It’s called emergent behavior. We understand how an llm works, but do not have even a theory about how the behavior emerges from among the math. We understand ants pretty well, but how exactly does anthill behavior come from ant behavior? It’s a tricky problem in system engineering where predicting emergent behavior (such as emergencies) would be lovely.
> but do not have even a theory about how the behavior emerges from among the math
Actually we have an awful lot of those.
I'm not sure if emergent is quite the right term here. We carefully craft a scenario to produce a usable gradient for a black box optimizer. We fully expect nontrivial predictions of future state to result in increasingly rich world models out of necessity.
It gets back to the age old observation about any sufficiently accurate model being of equal complexity as the system it models. "Predict the next word" is but a single example of the general principle at play.
No, as I said, we have _lots_ of theories about exactly that at various levels of detail. The theories vary based on (at least) the specifics of the loss function being employed to construct the gradient. Giving an overview of that is far beyond the scope of this comment section (but it's well trodden ground so you can just go ask an LLM).
The "black box" bit refers to a generic, interchangeable optimization algorithm that simply makes the number go down (or up or whatever).
There are certainly various details about the internal workings of models that we don't properly understand but a blanket claim about the whole is erroneous.

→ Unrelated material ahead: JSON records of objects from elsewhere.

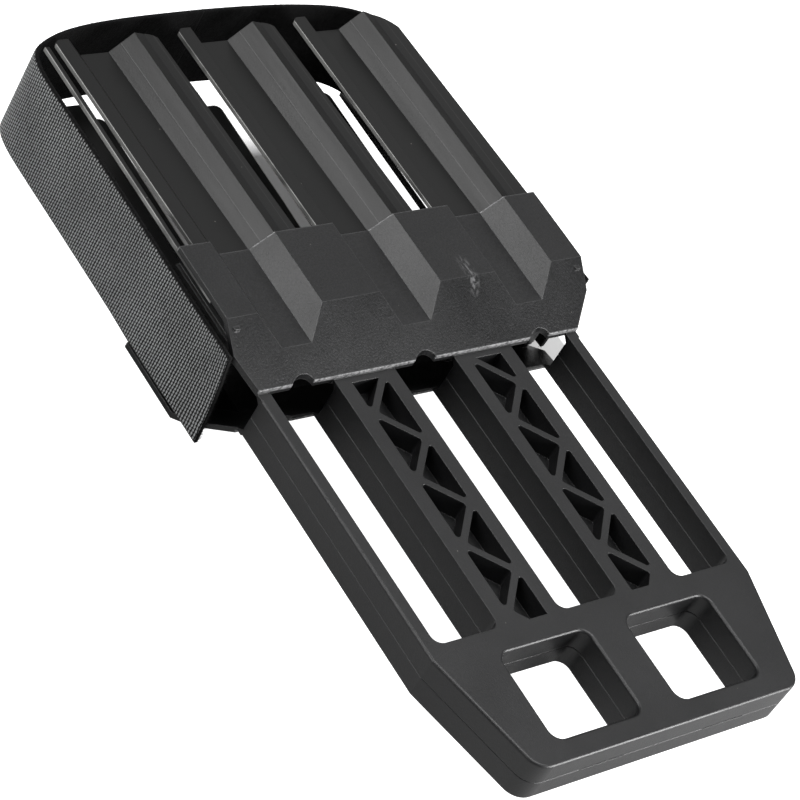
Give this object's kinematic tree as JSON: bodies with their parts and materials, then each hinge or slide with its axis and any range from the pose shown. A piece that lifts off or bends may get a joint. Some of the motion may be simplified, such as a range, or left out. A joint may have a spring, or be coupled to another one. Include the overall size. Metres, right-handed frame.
{
  "type": "ribbed kick shield frame",
  "caption": "Slotted black grip plate carrying two opposed ribbed spring leaves, closed round the edge by a hook-and-loop tape whose ends peel open.",
  "frame": {"origin": "middle of the near end face of the grip plate, on the joint plane of its two halves", "axes": "+Y from the near end to the far end, +X to the right, +Z out of the front face"},
  "size_m": [0.1726, 0.3288, 0.0518],
  "materials": {
    "grip_plastic": "fine spark-textured black",
    "leaf_plastic": "smooth satin black",
    "hook_tape": "black hook tape",
    "loop_tape": "woven back, black pile inside"
  },
  "bodies": {
    "frame": {"front_grip": "grip_plastic", "rear_grip": "grip_plastic", "front_leaf": "leaf_plastic", "rear_leaf": "leaf_plastic", "hook_patch_left": "hook_tape", "hook_patch_right": "hook_tape", "strap_band": "loop_tape"},
    "left_tape_end": {"strap_end_left": "loop_tape"},
    "right_tape_end": {"strap_end_right": "loop_tape"}
  },
  "joints": [
    {"name": "left_end_peel", "type": "hinge", "parent": "frame", "child": "left_tape_end", "pos_m": [-0.0863, 0.1998, 0], "axis": [0, 0, -1], "range_deg": [0, 100]},
    {"name": "right_end_peel", "type": "hinge", "parent": "frame", "child": "right_tape_end", "pos_m": [0.0863, 0.1998, 0], "axis": [0, 0, 1], "range_deg": [0, 100]}
  ]
}
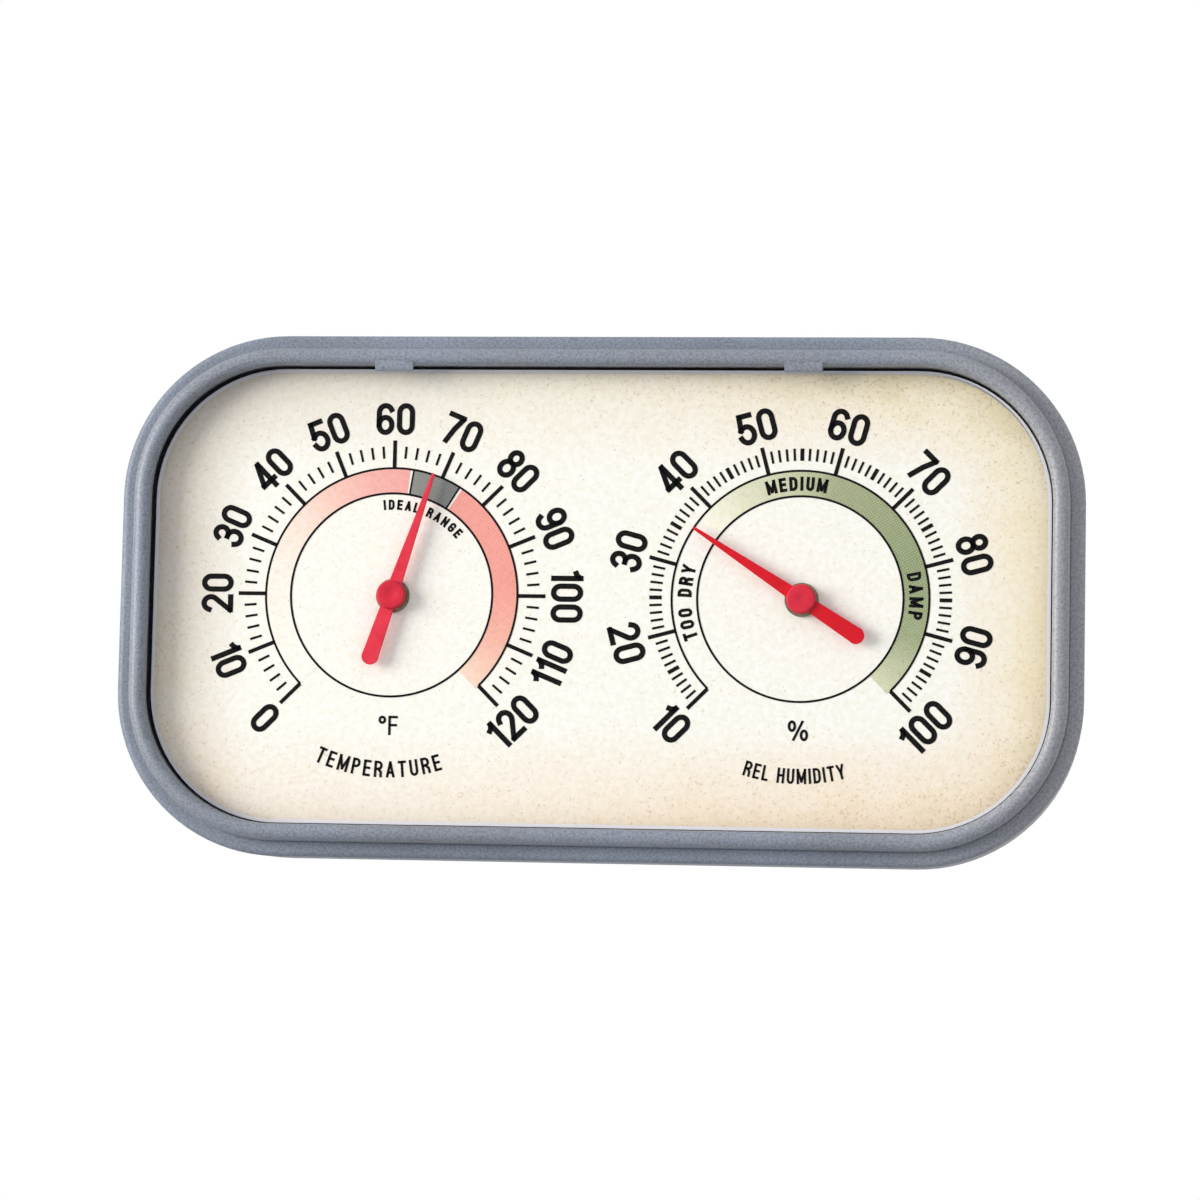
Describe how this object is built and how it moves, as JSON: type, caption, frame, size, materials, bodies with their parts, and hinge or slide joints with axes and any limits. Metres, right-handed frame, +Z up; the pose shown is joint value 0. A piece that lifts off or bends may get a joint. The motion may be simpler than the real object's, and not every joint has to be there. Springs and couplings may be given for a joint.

The good news is that despite being incredibly complex, it’s still a lot simpler than ants because it is at least all statistical linguistics (as far as LLMs are concerned anyways).
> but do not have even a theory about how the behavior emerges
We fully do. There is a significant quality difference between English language output and other languages which lends a huge hint as to what is actually happening behind the scenes.
> but how exactly does anthill behavior come from ant behavior?
You can't smell what ants can. If you did I'm sure it would be evident.
The dynamics of ant nest creation are way more complicated than that. The evolved biological parallel of a procedural generation algorithm. In addition, the completed structure has to be compatible with the various programmed behaviors of the workers.
OK but then that goes back to their other assertion that it gives a huge hint at what is going on behind the scenes, is that huge hint just "more data gives better results!" if so, that doesn't seem at all important since that is the absolutely central idea of an LLM. That is not behind the scenes at all, that is the introduction to the play as written by the author.
Not your fault obviously, but they have not yet described what that huge hint is, and I'm just at the edge of my seat with anticipation here.